Modeling code records:
::::
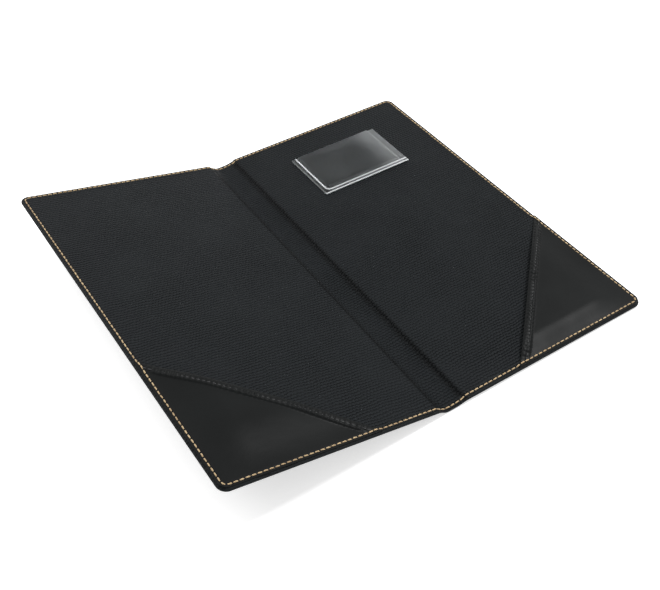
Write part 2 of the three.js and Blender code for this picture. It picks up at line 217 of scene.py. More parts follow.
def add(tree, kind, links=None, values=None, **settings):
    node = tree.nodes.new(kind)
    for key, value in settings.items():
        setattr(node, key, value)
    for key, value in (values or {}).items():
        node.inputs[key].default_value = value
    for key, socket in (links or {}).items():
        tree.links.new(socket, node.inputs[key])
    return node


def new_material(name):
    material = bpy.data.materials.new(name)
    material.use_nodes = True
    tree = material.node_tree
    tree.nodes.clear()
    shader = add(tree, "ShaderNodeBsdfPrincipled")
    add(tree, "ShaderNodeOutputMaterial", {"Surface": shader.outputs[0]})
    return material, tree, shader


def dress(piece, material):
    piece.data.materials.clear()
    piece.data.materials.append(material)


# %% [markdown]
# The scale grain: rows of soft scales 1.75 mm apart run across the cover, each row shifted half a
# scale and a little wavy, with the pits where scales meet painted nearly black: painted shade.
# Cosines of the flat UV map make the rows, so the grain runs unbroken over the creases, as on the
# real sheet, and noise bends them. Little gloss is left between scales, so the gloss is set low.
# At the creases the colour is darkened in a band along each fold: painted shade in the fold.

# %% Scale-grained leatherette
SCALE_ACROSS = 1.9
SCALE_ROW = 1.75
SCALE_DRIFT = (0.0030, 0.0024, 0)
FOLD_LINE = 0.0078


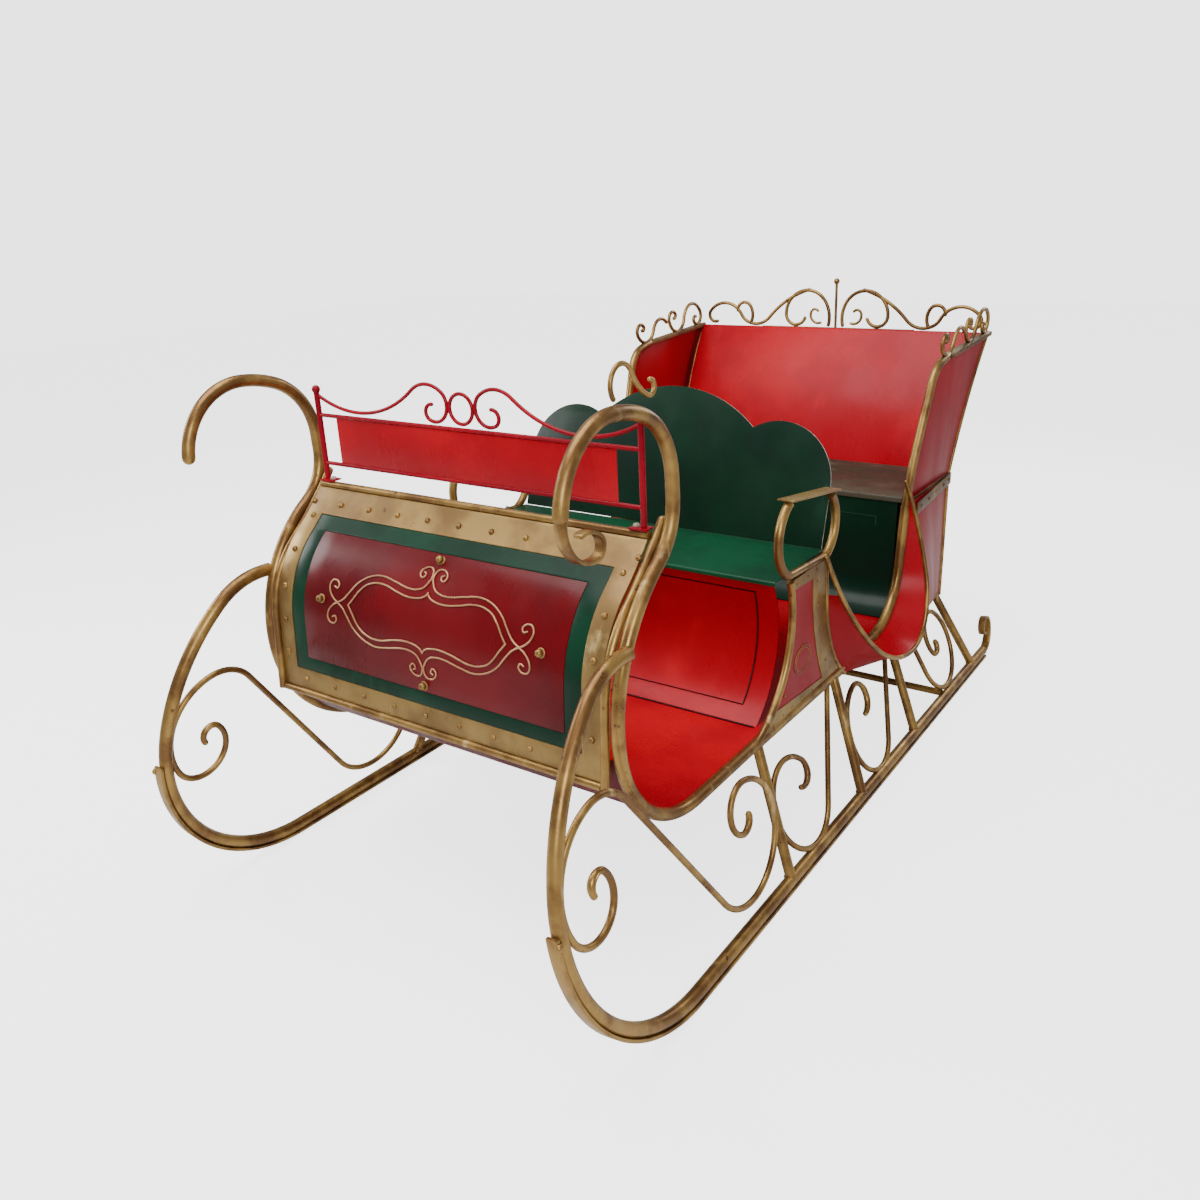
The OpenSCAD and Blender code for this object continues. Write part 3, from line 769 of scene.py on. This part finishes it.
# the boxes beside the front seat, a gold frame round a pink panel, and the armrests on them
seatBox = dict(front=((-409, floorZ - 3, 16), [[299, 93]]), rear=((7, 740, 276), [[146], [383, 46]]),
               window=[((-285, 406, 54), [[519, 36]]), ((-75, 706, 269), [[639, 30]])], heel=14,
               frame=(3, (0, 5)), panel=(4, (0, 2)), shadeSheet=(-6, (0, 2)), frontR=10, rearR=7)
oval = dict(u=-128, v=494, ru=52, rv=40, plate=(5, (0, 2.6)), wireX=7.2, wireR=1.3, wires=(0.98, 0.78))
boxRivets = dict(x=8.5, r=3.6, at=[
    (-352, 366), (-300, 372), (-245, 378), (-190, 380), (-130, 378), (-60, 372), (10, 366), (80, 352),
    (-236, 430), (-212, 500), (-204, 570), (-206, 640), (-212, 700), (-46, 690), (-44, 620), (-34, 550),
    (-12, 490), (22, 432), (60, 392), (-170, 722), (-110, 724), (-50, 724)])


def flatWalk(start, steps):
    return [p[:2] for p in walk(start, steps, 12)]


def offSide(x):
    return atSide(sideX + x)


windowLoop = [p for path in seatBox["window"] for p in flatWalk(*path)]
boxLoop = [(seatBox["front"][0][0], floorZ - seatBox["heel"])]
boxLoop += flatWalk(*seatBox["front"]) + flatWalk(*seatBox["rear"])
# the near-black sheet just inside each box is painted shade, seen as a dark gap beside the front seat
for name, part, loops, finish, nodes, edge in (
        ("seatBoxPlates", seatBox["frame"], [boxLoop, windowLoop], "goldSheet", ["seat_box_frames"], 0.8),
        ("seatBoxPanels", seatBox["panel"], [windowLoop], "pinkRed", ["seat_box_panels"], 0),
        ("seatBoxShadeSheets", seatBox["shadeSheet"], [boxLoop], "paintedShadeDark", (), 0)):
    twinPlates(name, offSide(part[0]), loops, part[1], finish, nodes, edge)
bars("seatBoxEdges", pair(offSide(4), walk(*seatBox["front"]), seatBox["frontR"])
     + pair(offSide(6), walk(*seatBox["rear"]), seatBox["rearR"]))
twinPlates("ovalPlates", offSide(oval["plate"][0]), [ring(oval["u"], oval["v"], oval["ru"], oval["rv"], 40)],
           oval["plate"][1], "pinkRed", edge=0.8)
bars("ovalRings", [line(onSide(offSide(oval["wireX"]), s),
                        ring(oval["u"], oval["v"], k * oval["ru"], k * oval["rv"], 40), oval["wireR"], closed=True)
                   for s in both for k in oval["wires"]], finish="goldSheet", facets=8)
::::
Directive: The data above must be returned in full, exactly as written.

Correct output:
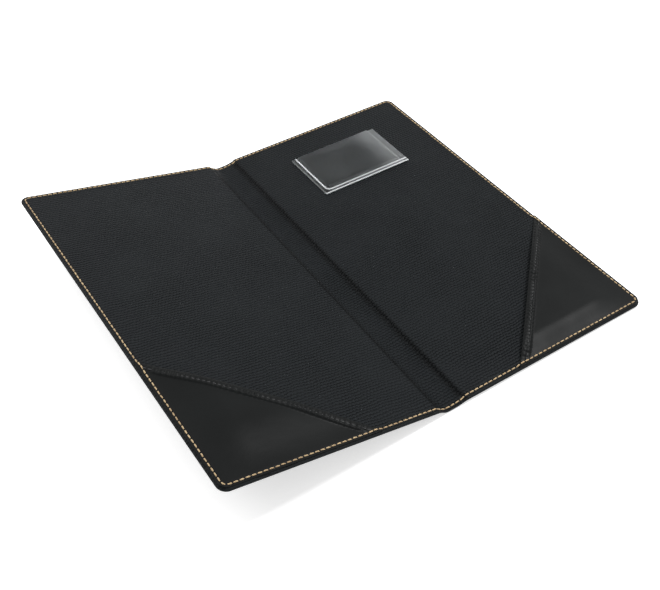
Write part 2 of the three.js and Blender code for this picture. It picks up at line 217 of scene.py. More parts follow.
def add(tree, kind, links=None, values=None, **settings):
    node = tree.nodes.new(kind)
    for key, value in settings.items():
        setattr(node, key, value)
    for key, value in (values or {}).items():
        node.inputs[key].default_value = value
    for key, socket in (links or {}).items():
        tree.links.new(socket, node.inputs[key])
    return node


def new_material(name):
    material = bpy.data.materials.new(name)
    material.use_nodes = True
    tree = material.node_tree
    tree.nodes.clear()
    shader = add(tree, "ShaderNodeBsdfPrincipled")
    add(tree, "ShaderNodeOutputMaterial", {"Surface": shader.outputs[0]})
    return material, tree, shader


def dress(piece, material):
    piece.data.materials.clear()
    piece.data.materials.append(material)


# %% [markdown]
# The scale grain: rows of soft scales 1.75 mm apart run across the cover, each row shifted half a
# scale and a little wavy, with the pits where scales meet painted nearly black: painted shade.
# Cosines of the flat UV map make the rows, so the grain runs unbroken over the creases, as on the
# real sheet, and noise bends them. Little gloss is left between scales, so the gloss is set low.
# At the creases the colour is darkened in a band along each fold: painted shade in the fold.

# %% Scale-grained leatherette
SCALE_ACROSS = 1.9
SCALE_ROW = 1.75
SCALE_DRIFT = (0.0030, 0.0024, 0)
FOLD_LINE = 0.0078


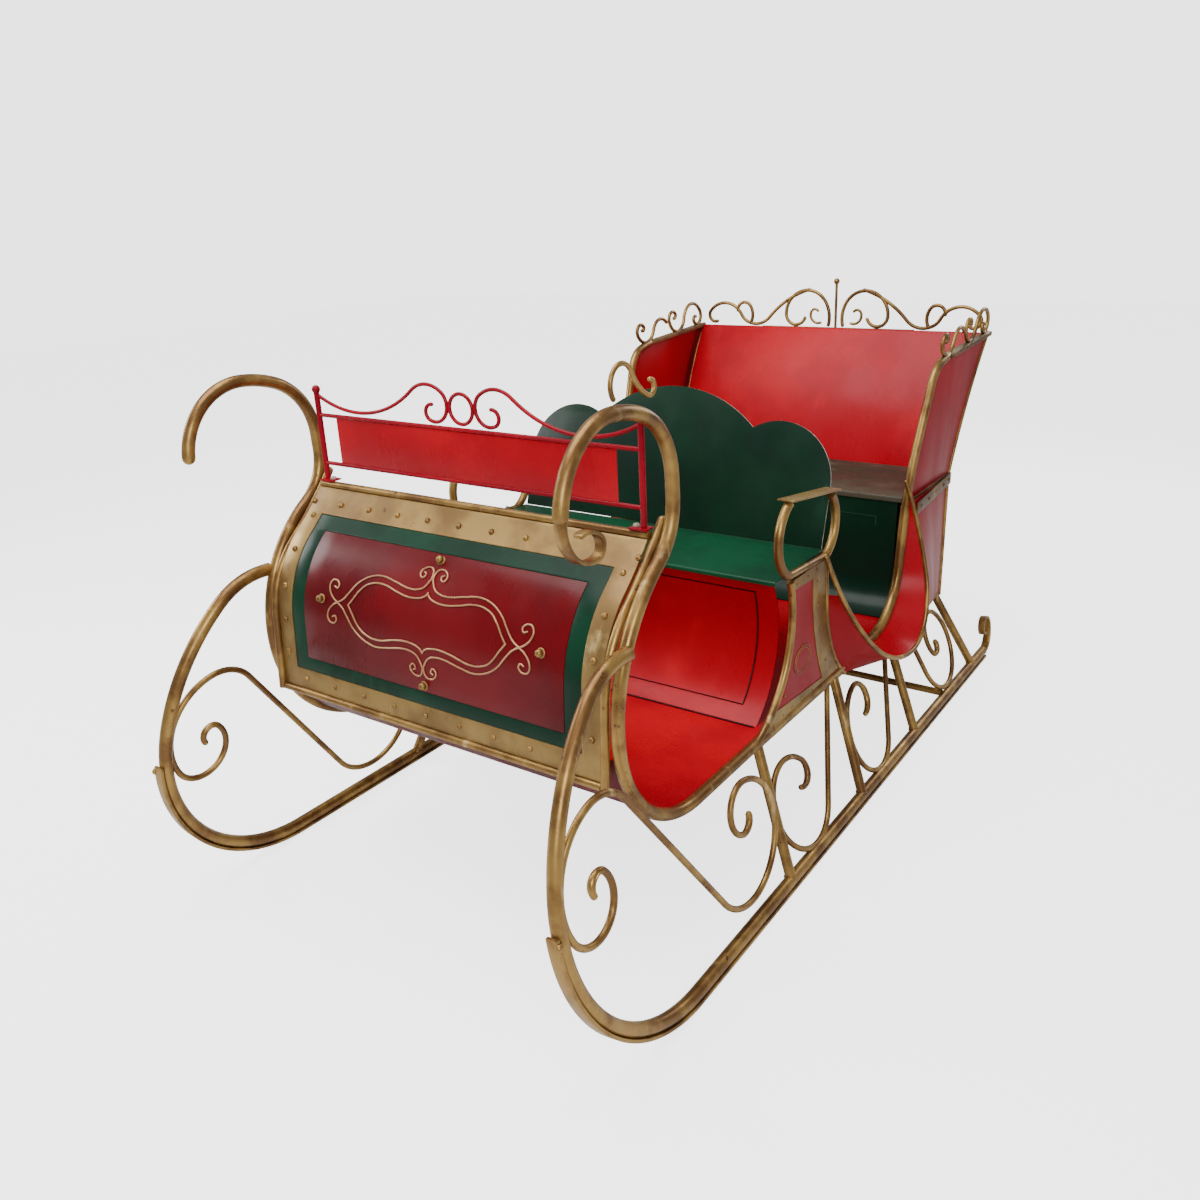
The OpenSCAD and Blender code for this object continues. Write part 3, from line 769 of scene.py on. This part finishes it.
# the boxes beside the front seat, a gold frame round a pink panel, and the armrests on them
seatBox = dict(front=((-409, floorZ - 3, 16), [[299, 93]]), rear=((7, 740, 276), [[146], [383, 46]]),
               window=[((-285, 406, 54), [[519, 36]]), ((-75, 706, 269), [[639, 30]])], heel=14,
               frame=(3, (0, 5)), panel=(4, (0, 2)), shadeSheet=(-6, (0, 2)), frontR=10, rearR=7)
oval = dict(u=-128, v=494, ru=52, rv=40, plate=(5, (0, 2.6)), wireX=7.2, wireR=1.3, wires=(0.98, 0.78))
boxRivets = dict(x=8.5, r=3.6, at=[
    (-352, 366), (-300, 372), (-245, 378), (-190, 380), (-130, 378), (-60, 372), (10, 366), (80, 352),
    (-236, 430), (-212, 500), (-204, 570), (-206, 640), (-212, 700), (-46, 690), (-44, 620), (-34, 550),
    (-12, 490), (22, 432), (60, 392), (-170, 722), (-110, 724), (-50, 724)])


def flatWalk(start, steps):
    return [p[:2] for p in walk(start, steps, 12)]


def offSide(x):
    return atSide(sideX + x)


windowLoop = [p for path in seatBox["window"] for p in flatWalk(*path)]
boxLoop = [(seatBox["front"][0][0], floorZ - seatBox["heel"])]
boxLoop += flatWalk(*seatBox["front"]) + flatWalk(*seatBox["rear"])
# the near-black sheet just inside each box is painted shade, seen as a dark gap beside the front seat
for name, part, loops, finish, nodes, edge in (
        ("seatBoxPlates", seatBox["frame"], [boxLoop, windowLoop], "goldSheet", ["seat_box_frames"], 0.8),
        ("seatBoxPanels", seatBox["panel"], [windowLoop], "pinkRed", ["seat_box_panels"], 0),
        ("seatBoxShadeSheets", seatBox["shadeSheet"], [boxLoop], "paintedShadeDark", (), 0)):
    twinPlates(name, offSide(part[0]), loops, part[1], finish, nodes, edge)
bars("seatBoxEdges", pair(offSide(4), walk(*seatBox["front"]), seatBox["frontR"])
     + pair(offSide(6), walk(*seatBox["rear"]), seatBox["rearR"]))
twinPlates("ovalPlates", offSide(oval["plate"][0]), [ring(oval["u"], oval["v"], oval["ru"], oval["rv"], 40)],
           oval["plate"][1], "pinkRed", edge=0.8)
bars("ovalRings", [line(onSide(offSide(oval["wireX"]), s),
                        ring(oval["u"], oval["v"], k * oval["ru"], k * oval["rv"], 40), oval["wireR"], closed=True)
                   for s in both for k in oval["wires"]], finish="goldSheet", facets=8)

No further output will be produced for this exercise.